Later it occurs to me that if I had played without knowing he had the blank, I would have had a better spread than before I started the pragmatic sequence.

Even later I'm reminded that in my deliberations I had seen NO one-tile play that gave me anything remotely winnable. (Lexpert later confirms this.) So the pragmatic play was right anyway.

Monday, October 1, 2007

We are home from Baltimore. I had a great time. I wish I had won more games, to say the least, but I'm very glad we went, very glad to see friends we hadn't seen in a long time, glad to play real players in real games. I made mistakes, some excruciatingly crucial ones. I let several phony bingos stay on the board and didn't try any of my own. (In other words, I played a bit hesitantly, I think.) I have to risk more.

In the very first game against John O'Laughlin, I missed a couple of key plays, one of which would have blocked his very lovely SYNKARYA, which I had to learn the hard way (at the laptop judge) but which I will never forget! He smashed me by 300 points and went on to win the whole thing. Congrats to him, for sure. Somehow John (my John) and I BOTH missed the announcements that Saturday's start time had changed by an hour and forfeited our first games of the day. That was very horrible.

John (my John) had a very nice tournament after worrying that he didn't belong in that division. Sheesh, I say.

I got to play Kenji for the first time and didn't totally embarrass myself (although John came up after the game and pointed out the bingo I missed at the end).

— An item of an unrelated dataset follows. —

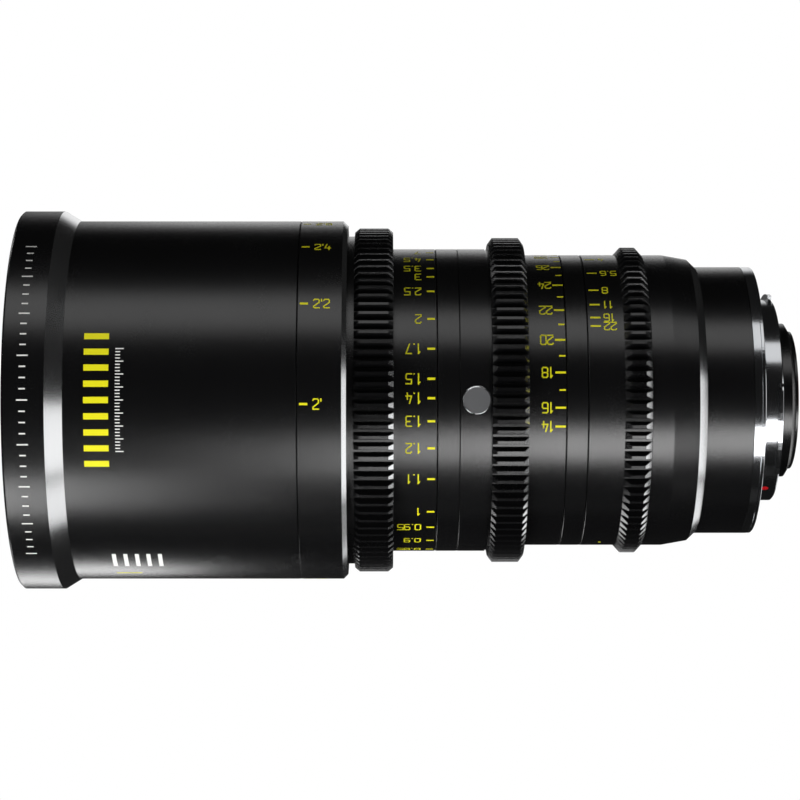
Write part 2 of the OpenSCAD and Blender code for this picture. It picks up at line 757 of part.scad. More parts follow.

I did totally embarrass myself against Sammy (in fact, I swore him to secrecy about it), but I will admit that the hideous error was basically blowing a C-stick. I could trot out the old "I was short on time and tired" blah blah blah, but I deserved to lose that one, pure and simple.

So I had a great time.

We're considering starting a DC SOWPODS League. Doesn't that sound like a superhero organization? Like tights and a cape should be required? Yes, I think so.